[RAW DATA]:
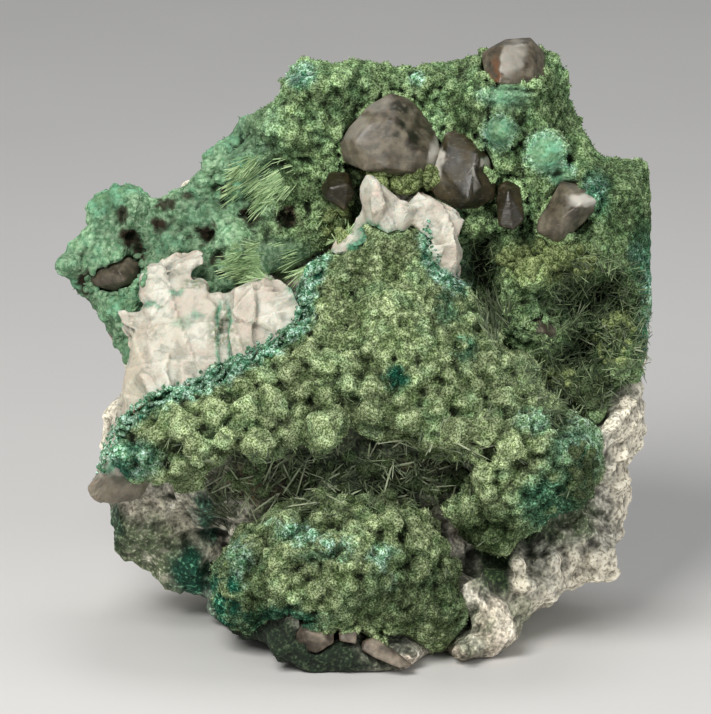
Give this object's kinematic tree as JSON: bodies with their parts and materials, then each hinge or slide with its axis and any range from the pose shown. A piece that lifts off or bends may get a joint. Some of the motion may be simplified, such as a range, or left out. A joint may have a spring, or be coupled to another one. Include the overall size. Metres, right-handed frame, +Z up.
{
  "type": "mineral specimen",
  "caption": "Free-standing broken rock specimen: lumpy green secondary-mineral crusts over pale dolomite, with smoky quartz crystals and cleaved dolomite blocks standing out of them.",
  "frame": {"origin": "middle of the specimen's bounding box in X and Y, on the surface that it stands on", "axes": "+Z up, -Y towards the front of the display face, which leans back by 15 degrees, +X to the right of a person who looks at that face"},
  "size_m": [0.085, 0.0582, 0.0829],
  "materials": {
    "rock": "pale granular dolomite rock, matt",
    "dolomite": "pinkish white cleaved dolomite, satin",
    "malachite_crust": "lumpy mint and sage green crust, matt with a fine sparkle",
    "kolwezite_crust": "lumpy olive green crust, velvety",
    "smoky_quartz": "translucent grey-brown crystal, glossy faces"
  },
  "bodies": {
    "root": {"host_rock": "rock", "dolomite_ledge": "dolomite", "dolomite_peak": "dolomite", "upper_crust": "malachite_crust", "main_crust": "kolwezite_crust", "lower_crust": "kolwezite_crust", "quartz_crest": "smoky_quartz", "quartz_large": "smoky_quartz", "quartz_dark": "smoky_quartz", "quartz_small": "smoky_quartz", "quartz_brown": "smoky_quartz", "quartz_right": "smoky_quartz", "quartz_wing": "smoky_quartz", "quartz_hollow": "smoky_quartz", "quartz_foot_left": "smoky_quartz", "quartz_foot_middle": "smoky_quartz", "quartz_foot_right": "smoky_quartz"}
  },
  "joints": []
}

[REQUIRED WORK]:
Scan the listing above and copy all lines containing the word "that".

[FULL ANSWER]:
Give this object's kinematic tree as JSON: bodies with their parts and materials, then each hinge or slide with its axis and any range from the pose shown. A piece that lifts off or bends may get a joint. Some of the motion may be simplified, such as a range, or left out. A joint may have a spring, or be coupled to another one. Include the overall size. Metres, right-handed frame, +Z up.
  "frame": {"origin": "middle of the specimen's bounding box in X and Y, on the surface that it stands on", "axes": "+Z up, -Y towards the front of the display face, which leans back by 15 degrees, +X to the right of a person who looks at that face"},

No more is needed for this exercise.